January 1, 2015 – December 31, 2015
This will be the third time that I’m hosting the Africa Reading Challenge. Details and requirements are the same this year as for the 2012 Africa Reading Challenge, which started with: “I have absolutely no reason for hosting nor urging you to participate in this challenge save for the joy of discovering and reading African literature!” Here are the details:
January 1, 2015 to December 31, 2015
The entire African continent, including its island-states, which are often overlooked. Please refer to this Wikipedia “list of sovereign states and dependent territories in Africa”. Pre-colonial empires and regions are also included.
5 books. That’s it. There will be no other levels. Of course, participants are encouraged to read more than 5 books. Eligible books include those which are written by African writers, or take place in Africa, or are concerned with Africans and with historical and contemporary African issues. Note that at least 3 books must be written by African writers.
- Fiction – novels, short stories, poetry, drama, children’s books. Note: You can choose to read a number of individual and uncollected short stories. In this case, 12 such stories would constitute 1 book. Individual poems do not count but books of poetry do.
- Non-fiction – memoirs, autobiographies, history and current events
- Cover at least two regions, pick from North Africa, Southern Africa, East Africa, West Africa and Central Africa
- Include translated fiction from Arabic, Francophone and Lusophone literature
- You can mix classic and contemporary fiction
- If you are intend to read mostly non-fiction, then please include at least one book (out of the five) of fiction
I’m not inclined to push any reading philosophy, I would however like to encourage participants to broaden their knowledge of African literature. Broadly then: For the novice, if you have not read any African lit or if you’ve read one book (E.g. Achebe’s Things Fall Apart): I would advise a mix of at least two regions, two languages, classic and contemporary, with both male and female writers. A sample reading list could be:
- Season of Migration to the North by Tayeb Salih (North Africa, Arabic, classic)
- Maps by Nuruddin Farah (East Africa)
- Nervous Conditions by Tsitsi Dangarembga (Southern Africa, contemporary)
- So Long a Letter by Mariama Ba (West Africa, classic, Francophone)
- Zoo City by Lauren Beukes (Southern Africa, contemporary, modern fantasy)

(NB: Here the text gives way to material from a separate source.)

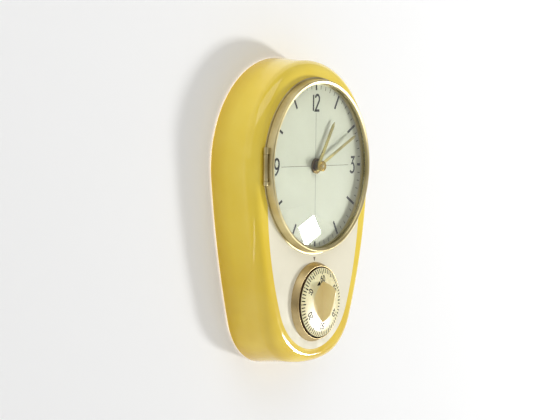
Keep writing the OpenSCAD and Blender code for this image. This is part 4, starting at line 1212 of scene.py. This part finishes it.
STAGE_HALF, STAGE_TOP, FLOOR_LEVEL = 4.0, 3.0, -1.1
WALL_BEHIND = 0.0008
staged_plane(
    "studio_wall", (-STAGE_HALF, WALL_BEHIND, FLOOR_LEVEL), (STAGE_HALF, WALL_BEHIND, STAGE_TOP),
    plain_paint("wall_paint", srgb(230, 230, 229), True, 0.17),
)
staged_plane(
    "studio_floor", (-STAGE_HALF, -STAGE_HALF, FLOOR_LEVEL), (STAGE_HALF, STAGE_HALF, FLOOR_LEVEL),
    plain_paint("floor_paint", srgb(240, 240, 240), False),
)


def direction(azimuth, elevation):
    """Unit vector from the clock; azimuth is to the right of the face's own direction."""
    a, e = math.radians(azimuth), math.radians(elevation)
    return Vector((math.sin(a) * math.cos(e), -math.cos(a) * math.cos(e), math.sin(e)))


def area_light(name, place, width, height, power):
    """A rectangular light, not yet turned."""
    data = bpy.data.lights.new(name, "AREA")
    data.shape = "RECTANGLE"
    data.size, data.size_y = width, height
    data.energy = power
    light = placed(name, data)
    light.location = place
    return light


def softbox(name, target, azimuth, elevation, distance, width, height, power):
    """A rectangular light that faces the target."""
    away = direction(azimuth, elevation)
    light = area_light(name, target + away * distance, width, height, power)
    light.rotation_euler = (-away).to_track_quat("-Z", "Y").to_euler()
    return light


def turn_light(light, along, back):
    """Turns a light so that its width runs along one direction and its back faces another."""
    light.rotation_euler = Matrix((along, back.cross(along), back)).transposed().to_euler()


dial_place = Vector((0, DIAL_Y * MM, DIAL_Z * MM))
middle = Vector((0, -0.03, -0.11))

# The key light stands on one corner, leaning back, so that it mirrors as a narrow diamond
KEY_BEARING = (51.7, -14.4)
KEY_LEAN = math.radians(55)
KEY_TARGET = dial_place + Vector((-0.018, 0, -0.05))
key = softbox("key", KEY_TARGET, *KEY_BEARING, 2.4, 0.351, 0.351, 58.0)
aim = direction(*KEY_BEARING)
across = Vector((0, 0, 1)).cross(aim).normalized()
leaned = (aim.cross(across) * math.cos(KEY_LEAN) + aim * math.sin(KEY_LEAN)).normalized()
box_x, box_y = (across + leaned).normalized(), (leaned - across).normalized()
turn_light(key, box_x, box_x.cross(box_y))

softbox("fill_left", middle, -70, 30, 2.2, 1.6, 1.8, 3.6)
softbox("fill_top", middle, -20, 55, 2.0, 1.8, 1.2, 9.5)
softbox("fill_back", Vector((0, 0, -0.11)), 180, 12, 2.0, 0.7, 0.7, 45.0)

# A thin strip on the left mirrors as a bright line down the shoulder
STRIP_TARGET = Vector((-0.081, -0.037, -0.13))
STRIP_REACH, STRIP_WIDTH, STRIP_POWER = 1.5, 0.02, 0.45
strip_start, strip_end = (direction(*b) * STRIP_REACH for b in ((-54, -17), (-92, -27)))
strip_middle = (strip_start + strip_end) / 2
strip_run = strip_end - strip_start
strip = area_light(
    "strip_left", STRIP_TARGET + strip_middle, strip_run.length, STRIP_WIDTH, STRIP_POWER
)
strip_run.normalize()
turn_light(strip, strip_run, (strip_middle - strip_run * strip_middle.dot(strip_run)).normalized())

world = bpy.data.worlds.new("studio")
bpy.context.scene.world = world
world.use_nodes = True
world.node_tree.nodes["Background"].inputs["Color"].default_value = (0.98, 0.98, 1.0, 1.0)
world.node_tree.nodes["Background"].inputs["Strength"].default_value = 0.40

view = bpy.context.scene.view_settings
view.view_transform = "Standard"
view.look = "None"
view.exposure = 0.0

YAW, PITCH, ROLL = math.radians(54.55), math.radians(-3.18), math.radians(0.59)
CAMERA_FROM_DIAL = Vector((-1.358, -0.931, 0.0535))
forward = Vector((math.sin(YAW) * math.cos(PITCH), math.cos(YAW) * math.cos(PITCH), math.sin(PITCH)))
level = Vector((math.cos(YAW), -math.sin(YAW), 0.0))
above = level.cross(forward)
right = level * math.cos(ROLL) + above * math.sin(ROLL)
upward = above * math.cos(ROLL) - level * math.sin(ROLL)
lens = bpy.data.cameras.new("camera")
lens.sensor_width = 36.0
lens.lens = 124.2
camera = placed("camera", lens)
camera.matrix_world = Matrix.Translation(dial_place + CAMERA_FROM_DIAL) @ Matrix(
    (right, upward, -forward)
).transposed().to_4x4()
bpy.context.scene.camera = camera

For the advanced reader of African literature: perhaps there is some gap (country, region, language, theme, gender) you want to fill or author(s) whose works you want to explore further? You could also, for example:
- Read only collection/anthologies of short stories
- Stick to the literary tradition of one country
- Explore literature written in African languages
- Read only Lusophone literature
- Explore the literature of contemporary South Africa
- Read the books of North African countries of the Arab Spring
- Read wherever the urge takes you!
My suggestions notwithstanding, the most important thing is to have fun and to explore Africa through books.
- Overlap with other challenges is allowed.
- E-books and audio books are allowed.
- There is no need to make a list beforehand. Although most of us love lists, don’t we?
To Sign up:
Leave a comment below to sign-up. You can list the books you intend to read if you’ve already decided. For those with blogs: write a post on your blog about the challenge (with or without your list) and link to this post.
Reviews and Completion of Challenge
Reviews of books read are not required but are encouraged especially for those with blogs. Please share your reviews with the rest of community the on Reviews Page. If you do not have a blog and would like to guest review on this blog, then please feel free to contact me. Likewise, completion posts are encouraged and you can share those on the Completion Page.
On Books and Reading Lists
Some classic African literature can be hard to find. Please check your libraries and use inter-library loans if you have access to such services. You will be able to do this challenge with the books currently available on the market. I will publish lists of reading materials under various themes until I tire of the process. Please contact me at kinnareadsATgmailDOTcom if you need any help.
- Ghanaian Literature Week – I have hosted this event for the past two years. So you could save your GhanaLit reads for then.
- Maybe a readalong or two. I will announce those in the coming months.